O último momento decisivo para a campanha, na noite da quinta-feira, foi o debate televisionado entre os candidatos. Com pouca probabilidade de mudar o rumo da votação, o evento, por outro lado, pode determinar se o processo se estenderá até o dia 30. No mesmo dia, o TSE decidiu proibir o transporte de armas e munições por colecionadores (CACs) na véspera do dia das eleições e nas 24 horas do dia seguinte ao pleito, sob pena de prisão em flagrante. A corte já havia vetado o porte de arma nos arredores das seções eleitorais, excetuando apenas os policiais convocados por uma autoridade eleitoral. São iniciativas que confirmam o fato de que a Justiça conseguiu se manter inflexível na defesa das instituições e da soberania popular.

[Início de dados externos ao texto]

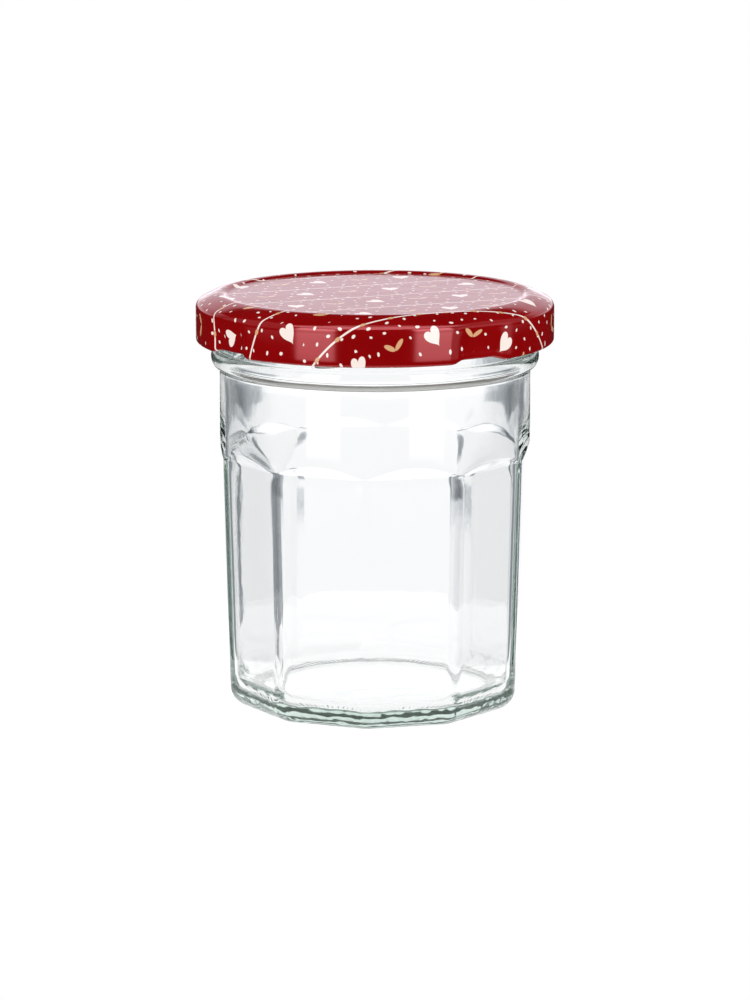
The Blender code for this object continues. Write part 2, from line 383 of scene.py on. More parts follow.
def from_ring(name):
    """The number that the point's own ring carries."""
    names = {"Geometry": given["Rings"], "Value": stored(name), "Index": row}
    return n.call("GeometryNodeSampleIndex", names, data_type="FLOAT", domain="POINT")


# Where the column stands: psi from the middle of its side, phi from the front of the jar
side = n.math("FLOOR", n.over(n.add(column, 0.5), given["Columns"]))
in_side = n.less(column, n.times(side, given["Columns"]))
across = n.less(n.over(n.times(2.0, in_side), given["Columns"]), 1.0)
crowded = n.less(1.0, n.math("POWER", n.less(1.0, n.size(across)), given["Crowding"]))
psi = n.times(half_side, crowded)
phi = n.add(given["First Ridge"], n.times(half_side, n.add(n.times(2.0, side), 1.0)))
phi = n.add(phi, n.times(psi, n.math("SIGN", across)))

# %% The distance from the axis, and the height
# The ten-sided outline with rounded corners
flat, corner = from_ring("flat"), from_ring("corner")
straight = n.times(n.less(flat, corner), n.math("TANGENT", half_side))
on_flat = n.over(flat, n.math("COSINE", psi))
hub = n.over(n.less(flat, corner), n.math("COSINE", half_side))
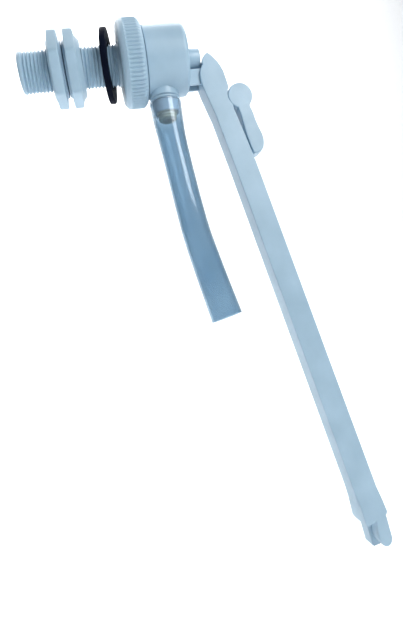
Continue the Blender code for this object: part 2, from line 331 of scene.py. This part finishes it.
def plate(name, outline, y0, y1, mat, edge=0.0):
    """Extrude an (x, z) outline, its two rims eased by edge."""
    bm = bmesh.new()
    n = len(outline)
    layers = [(y0, edge), (y0 + edge * 0.3, edge * 0.3), (y0 + edge, 0.0),
              (y1 - edge, 0.0), (y1 - edge * 0.3, edge * 0.3), (y1, edge)]
    if edge == 0.0:
        layers = [(y0, 0.0), (y1, 0.0)]
    area = 0.0
    for k in range(n):
        x0, z0 = outline[k]
        x1, z1 = outline[(k + 1) % n]
        area += x0 * z1 - x1 * z0
    hand = 1.0 if area > 0 else -1.0
    normals = []
    for k in range(n):
        p = Vector(outline[k])
        a = (p - Vector(outline[k - 1])).normalized()
        b = (Vector(outline[(k + 1) % n]) - p).normalized()
        d = (a + b).normalized()
        normals.append(Vector((-d.y, d.x)) * hand / max(0.6, a.dot(d)))
    rings = []
    for y, inset in layers:
        ring = []
        for k in range(n):
            q = Vector(outline[k]) + normals[k] * inset
            ring.append(bm.verts.new((q.x, y, q.y)))
        rings.append(ring)
    bm.faces.new(rings[0])
    bm.faces.new(list(reversed(rings[-1])))
    for k in range(len(rings) - 1):
        for i in range(n):
            j = (i + 1) % n
            bm.faces.new((rings[k][i], rings[k][j], rings[k + 1][j], rings[k + 1][i]))
    return to_object(name, bm, mat)


def combine(target, cutter, operation):
    """Apply an exact Boolean and remove the cutter."""
    mod = target.modifiers.new(cutter.name, "BOOLEAN")
    mod.solver = "EXACT"
    mod.operation = operation
    mod.object = cutter
    graph = bpy.context.evaluated_depsgraph_get()
    mesh = bpy.data.meshes.new_from_object(target.evaluated_get(graph))
    target.modifiers.clear()
    target.data = mesh
    bpy.data.objects.remove(cutter, do_unlink=True)


def flatten_shading(obj):
    """Keep broad faces flat while their eased edges shade smoothly."""
    obj.data.shade_smooth()
    obj.data.set_sharp_from_angle(angle=math.radians(CREASE_ANGLE))
    mod = obj.modifiers.new("weighted", "WEIGHTED_NORMAL")
    mod.weight = 100
    mod.keep_sharp = True


def place(obj, body, slot, *nodes):
    """Tie a piece to its body and hide the CAD nodes it stands for; slot is not used."""
    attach(obj, body)
    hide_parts(*nodes)


# ---------------------------------------------------------------- pieces
TUBE_LINE = [(29.4, -22.8), (29.4, -31.0), (29.8, -41.0), (30.8, -54.0), (31.9, -67.5),
             (33.2, -82.0), (34.8, -96.0), (37.3, -110.5), (40.3, -126.0), (43.8, -143.4)]
TUBE_HALVES = [(8.7, 8.7), (8.4, 8.4), (7.8, 7.8), (7.6, 7.6), (7.6, 7.5),
               (7.7, 7.4), (7.9, 7.2), (8.2, 6.9), (8.5, 6.6), (8.9, 6.3)]


def smooth_line(points, steps):
    """Catmull-Rom curve through (x, z) points."""
    out = []
    for k in range(len(points) - 1):
        p0 = Vector(points[max(k - 1, 0)])
        p1 = Vector(points[k])
        p2 = Vector(points[k + 1])
        p3 = Vector(points[min(k + 2, len(points) - 1)])
        for i in range(steps):
            t = i / steps
            q = 0.5 * ((2 * p1) + (p2 - p0) * t + (2 * p0 - 5 * p1 + 4 * p2 - p3) * t * t
                       + (3 * p1 - p0 - 3 * p2 + p3) * t ** 3)
            out.append((q.x, q.y))
    out.append(points[-1])
    return out


def build_tube(mat):
    """Hush tube: a hanging soft tube, flattened towards its cut open end."""
    line = smooth_line(TUBE_LINE, 5)
    halves = smooth_line(TUBE_HALVES, 5)
    segments = 64
    bm = bmesh.new()
    shells = ([], [])
    count = len(line) - 1
    for k, (x, z) in enumerate(line):
        a = line[max(k - 1, 0)]
        b = line[min(k + 1, count)]
        length = math.hypot(b[0] - a[0], b[1] - a[1])
        side = (-(b[1] - a[1]) / length, (b[0] - a[0]) / length)
        half_x, half_y = halves[k]
        for store, wall in zip(shells, (0.0, TUBE_WALL)):
            ring = []
            for i in range(segments):
                t = 2 * math.pi * i / segments
                u = (half_x - wall) * math.cos(t)
                v = (half_y - wall) * math.sin(t)
                ring.append(bm.verts.new((x + side[0] * u, v, z + side[1] * u)))
            store.append(ring)
    for rings in shells:
        for k in range(count):
            for i in range(segments):
                j = (i + 1) % segments
                bm.faces.new((rings[k][i], rings[k + 1][i], rings[k + 1][j], rings[k][j]))
    for k in (0, -1):
        for i in range(segments):
            j = (i + 1) % segments
            bm.faces.new((shells[0][k][i], shells[0][k][j], shells[1][k][j], shells[1][k][i]))
    tube = to_object("hush_tube_soft", bm, mat)
    tube.visible_shadow = False
    place(tube, "valve", "clear_tube", "hush_tube")
    length = 0.0
    for k in range(count):
        length += math.hypot(line[k + 1][0] - line[k][0], line[k + 1][1] - line[k][1]) * MM


def thread_relief(x, radius, angle):
    """Right-hand helical thread, fading at both ends; only on the outside."""
    if radius < THREAD_BAND[0] or radius > THREAD_BAND[1]:
        return 0.0
    turn = (x / PITCH + angle / (2 * math.pi)) % 1.0
    wave = 1.0 - abs(2.0 * turn - 1.0)
    depth = THREAD_DEPTH * (1.0 - min(1.0, max(0.0, (wave - 0.1) / 0.75)))
    fade = min(1.0, max(0.0, (x - SHANK_X0 - 1.4) / 1.0), max(0.0, (THREAD_X1 - x) / 1.2))
    return -depth * fade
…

E esse papel, inclusive didático,teve um alcance inédito. Extensos rituais providenciados pelo TSE mostrando a transparência da contagem dos votos serviram para assegurar a dezenas de entidades e especialistas, além de todos os partidos políticos e candidatos, que há pouca margem para dúvidas. Na última quarta-feira, o TSE promoveu uma visita à sala de totalização dos votos, com a presença do titular da Defesa, general Paulo Sérgio Nogueira, e de Valdemar Costa Neto, que precisou reconhecer que a sala “não é mais secreta, agora é aberta” (Bolsonaro repetiu várias vezes teorias conspiratórias sobre uma “sala secreta” no tribunal). Foi também limitado o assédio do Exército, ordenado por Bolsonaro por meio de seus ministros fardados. O Ministério da Defesa fará uma checagem improvisada por amostragem de urnas, sem respaldo científico, que servirá para contentar o chefe do Executivo, mas tem pouca chance de abrir caminho para contestações. Essa iniciativa foi neutralizada pela ação do Tribunal de Contas da União, que indagou os critérios e o objetivo dessa averiguação paralela (a pasta da Defesa adiou para dois dias antes do pleito a resposta oficial). Já o TCU, que aponta a segurança do processo, também anunciou teste semelhante e mais abrangente. Com iniciativas como essa, tudo indica, Bolsonaro terá pouco espaço para suas tentativas intimidatórias, além de instigar os próprios apoiadores. Mas isso não é suficiente para afrontar o veredito dos eleitores.